Wanneer u een nieuw opdrachtvenster op Windows opent, worden in dat venster de algemene omgevingsvariabelen overgenomen die zijn gedefinieerd in de systeemeigenschappen. Een van de belangrijkste variabelen is het pad: een lijst met mappen die het opdrachtprogramma doorzoekt wanneer u de naam van een uti te voeren programma invoert. Als u witl zien wat er op dit moment is opgenomen in het pad wanneer u een opdrachtvenster gebruikt, kunt u het volgende invoeren:

set path

Er wordt een lijst weergegeven met mappen, gescheiden door puntkomma's, die er ongeveer zo uitziet:

Path=C:\WINDOWS\system32;C:\WINDOWS;C:\WINDOWS\System32\Wbem

Het doel is om het pad naar de SDK-binmap van AIR toe te voegen aan de lijst, opdat het opdrachtprogramma de hulpmiddelen ADT en ADL kan vinden. Ervan uitgaande dat u de SDK van AIR op de locatie C:\SDKs\AIR hebt geplaatst, kunt u de juiste padinvoer met de volgende procedure toevoegen:

  1. Open het dialoogvenster Systeemeigenschappen op het Configuratiescherm of door met de rechtermuisknop te klikken op het pictogram Mijn computer en in het menu Eigenschappen te kiezen.

  2. Klik op het tabblad Geavanceerd op de knop Omgevingsvariabelen.

  3. Selecteer het Pad-element in het gedeelte Systeemvariabelen van het dialoogvenster Omgevingsvariabelen

  4. Klik op Bewerken.

  5. Scroll naar het einde van de tekst in het veld Waarde van variabele.

  6. Voer de volgende tekst in aan het einde van de huidige waarde:

    ;C:\SDKs\AIR\bin
  7. Klik op OK in alle dialoogvensters om het pad op te slaan.
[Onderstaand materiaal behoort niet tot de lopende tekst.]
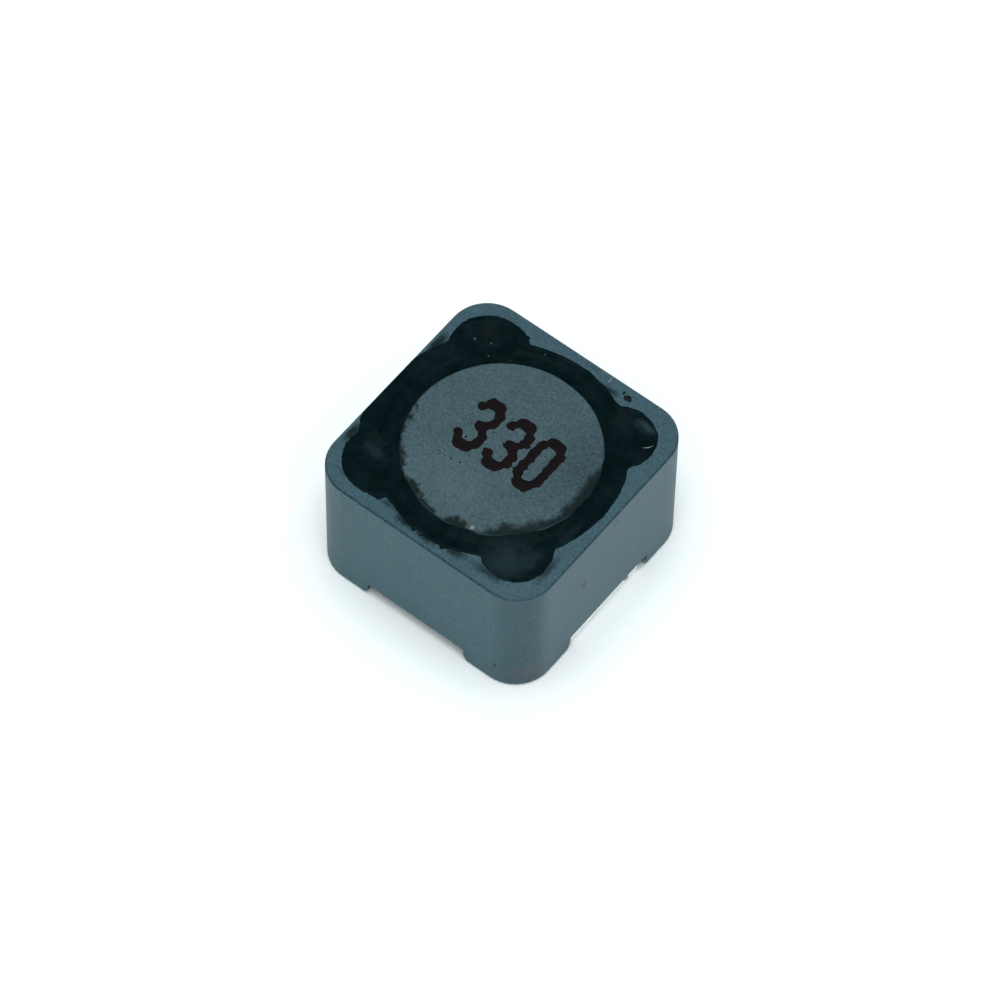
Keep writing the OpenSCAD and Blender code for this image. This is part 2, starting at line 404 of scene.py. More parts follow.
def banded(tree, place, colour, bands):
    """Lays bands over a colour; each is (direction, half width, start, tint, strength, ragged, soft)."""
    for turn, half, start, tint, strength, ragged, soft in bands:
        toward = (math.cos(math.radians(turn)), math.sin(math.radians(turn)), 0)
        band = use(
            tree, band_group,
            Place=place, Toward=toward, Spread=math.cos(math.radians(half)),
            Start=start, Ragged=ragged, Soft=soft,
        )
        cover = calc(tree, "MULTIPLY", band.outputs["Mask"], strength)
        colour = blend(tree, cover, colour, tint)
    return colour


# %% [markdown]
# ## The shield ring
# The ring's top was ground flat and is the bluest face. The two sides above the terminals get a painted
# sheen: their colour is a little paler than the two plain ones', because they show more sheen at a
# slant. The rounded corners get painted shade, a darker colour where less light reaches. The way a face
# points tells them all apart: the upward part of the normal picks the ground top, the part along X the
# sides above the terminals, and where the parts along X and Y are both large there is a corner. The
# broken edges get painted shade too, darker than all of them, and they are the faces that lean about
# half way. The two walls turned away from the lamps get little of their pale sheen, so some of that
# paleness is painted into their colour. A very fine bump from the grain keeps the gloss from looking
# like plastic.

# %% Material: shield ring
def ferrite(tree, shader, grain, colour, strength):
    """Plugs a grainy colour into a ferrite finish, with its fine bump and uneven gloss."""
    bump = bumped(tree, grain.outputs["Height"], strength, 0.02)
    rough = calc(tree, "ADD", calc(tree, "MULTIPLY", grain.outputs["Mask"], 0.16), 0.42)
    wire(tree, shader, Base_Color=colour, Normal=bump, Roughness=rough)


plain_wall = (0.011, 0.084, 0.112)
# painted sheen: the sides above the terminals get a paler colour for the sheen they show at a slant
pale_sheen_wall = (0.033, 0.099, 0.128)
hidden_wall = (0.030, 0.088, 0.112)
# painted shade: the rounded corners get a darker colour where less light reaches them
corner_shade = (0.004, 0.062, 0.086)
ground_top = (0.020, 0.076, 0.103)
# painted shade: the broken edges get a darker colour for the little light they send back
edge_shade = (0.002, 0.020, 0.030)
ring_paint, tree, shader = finish("ring_ferrite", IOR=1.5)
place = use(tree, place_group).outputs["Place"]
normal = put(tree, "ShaderNodeNewGeometry").outputs["Normal"]
facing = put(tree, "ShaderNodeSeparateXYZ", {0: normal}).outputs
along_x = calc(tree, "ABSOLUTE", facing["X"])
along_y = calc(tree, "ABSOLUTE", facing["Y"])
turning = steps(tree, calc(tree, "MULTIPLY", along_x, along_y), 0.02, 0.48)
base = blend(tree, steps(tree, along_x, 0.75, 0.98), plain_wall, pale_sheen_wall)
base = blend(tree, turning, base, corner_shade)
behind = steps(tree, calc(tree, "SUBTRACT", facing["Y"], facing["X"]), 0.1, 0.9)
base = blend(tree, behind, base, hidden_wall)
base = blend(tree, steps(tree, facing["Z"], 0.6, 0.95), base, ground_top)
off_wall = steps(tree, facing["Z"], 0.35, 0.65)
leaning = calc(tree, "SUBTRACT", off_wall, steps(tree, facing["Z"], 0.80, 0.95))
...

Let op: als er open opdrachtvensters zijn, wordt de omgeving daarvan niet bijgewerkt. Open een nieuw opdrachtvenster en voer de volgende opdracht in om er zeker van te zijn dat de paden juist zijn ingesteld:

adt -version

Als u later de locatie van de AIR SDK wijzigt, of een nieuwe versie toevoegt, vergeet dan niet de padvariabele bij te werken.